Let $f(x)=x^3-3x+1$. Then, $$g(t):=t^3\,f\left(t+\frac1t\right)=t^3\,\left(\left(t+\frac1t\right)^3-3\left(t+\frac1t\right)+1\right)\,.$$ Hence, $$g(t)=t^6+t^3+1=\Phi_9(t)\,,$$ where $\Phi_n$ is the $n$-th cyclotomic polynomial for each positive integer $n$.

Let $p\neq 3$ be a prime natural number. We work in $\mathbb{F}_p$. Suppose that $f(a)=0$ for some $a\in\mathbb{F}_p$. We consider the equation $$t+\frac{1}{t}=a\,.\tag{*}$$ Suppose that this equation has a solution $t=b$ for some $t\in\mathbb{F}_p\setminus\{0\}$, then $\Phi_9(b)=0$. As $t^9-1$ is divisible by $\Phi_9(t)$, we conclude that $$b^9-1=0\,.$$ However, $$b^{p-1}-1=0$$ as well. Consequently, if $d=\gcd(9,p-1)$, then $$b^{d}-1=0\,.$$ It is easily seen that $d\neq 1$ and $d\neq 3$; otherwise $b^3=1$, whence $$0=\Phi_9(b)=b^6+b^3+1=(b^3)^2+(b^3)+1=1^2+1+1=3\,,$$ contradicting the assumption that $p\neq 3$. Thus, $d=9$ implying that $9\mid p-1$.

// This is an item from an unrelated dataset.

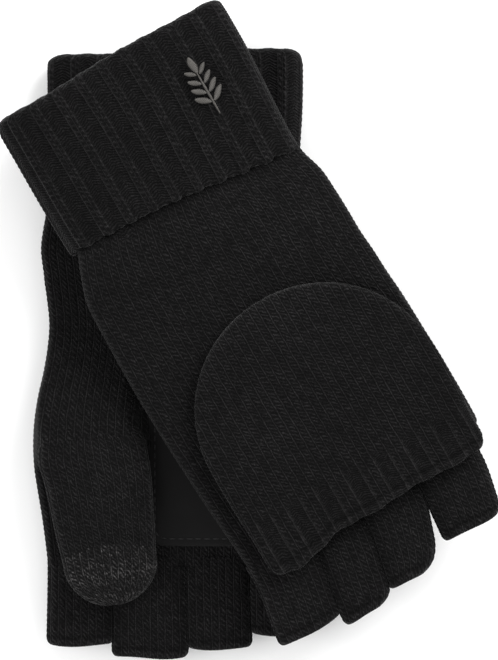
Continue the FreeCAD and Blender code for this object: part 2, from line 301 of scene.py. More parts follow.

Suppose now that (*) has a solution $t=b$, where $b\in\mathbb{F}_{p^2}\setminus\mathbb{F}_p$. Since $\Phi_9(b)=0$, we conclude as before that $$b^9-1=0\,.$$ However, since $b\in\mathbb{F}_{p^2}\setminus\{0\}$, we have $$b^{p^2-1}-1=0\,.$$ Therefore, $$b^{d}-1=0\,,$$ where $d:=\gcd(9,p^2-1)$. Using the same argument as the previous paragraph, $d=1$ and $d=3$ are ruled out. Therefore, $d=9$, making $9\mid p^2-1=(p-1)(p+1)$. Since $3$ divides exactly one of the numbers $p-1$ and $p+1$, we conclude that $9\mid p-1$ or $9\mid p+1$, establishing the claim.

Conversely, let $p$ be a prime natural number such that $p\equiv \pm1 \pmod{9}$. Then, $9\mid p^2-1$. Therefore, $\Phi_9(t)$ is a factor of $t^{p^2-1}-1$. Thus, $\Phi_9(t)$ splits into linear factors in $\mathbb{F}_{p^2}$. Let $b_1,b_2,b_3,b_1^{-1},b_2^{-1},b_3^{-1}$ be the six roots of $\Phi_9(t)$ in $\mathbb{F}_{p^2}\setminus\{0\}$. Then, the polynomial $f(x)=x^3-3x+1\in\mathbb{F}_p[x]$ has three roots $b_1+b_1^{-1}$, $b_2+b_2^{-1}$, and $b_3+b_3^{-1}$ in $\mathbb{F}_{p^2}$. Consequently, $f(x)$ cannot be irreducible over $\mathbb{F}_p$. Ergo, $f(x)$ has a root $a\in\mathbb{F}_p$. Therefore, we have the following proposition.

Proposition. Let $p\neq 3$ be a prime natural number. There exists an integer $a$ such that $a^3-3a+1$ is divisible by $p$ if and only if $p\equiv \pm1\pmod{9}$, or equivalently, $p\equiv \pm1\pmod{18}$.

Remark. In the case where $p\equiv \pm1\pmod{9}$, it can be easily seen that $f(x)$ has exactly three distinct roots in $\mathbb{F}_p$. This is because the discriminant of $f(x)$ is $81\not\equiv 0\pmod{p}$, and the roots of $f(x)$ are of the form $a$, $h(a)$, and $h\big(h(a)\big)$ for some $a\in\mathbb{F}_p$, where $h(x):=x^2-2$. See this related question: Expressing the roots of a cubic as polynomials in one root.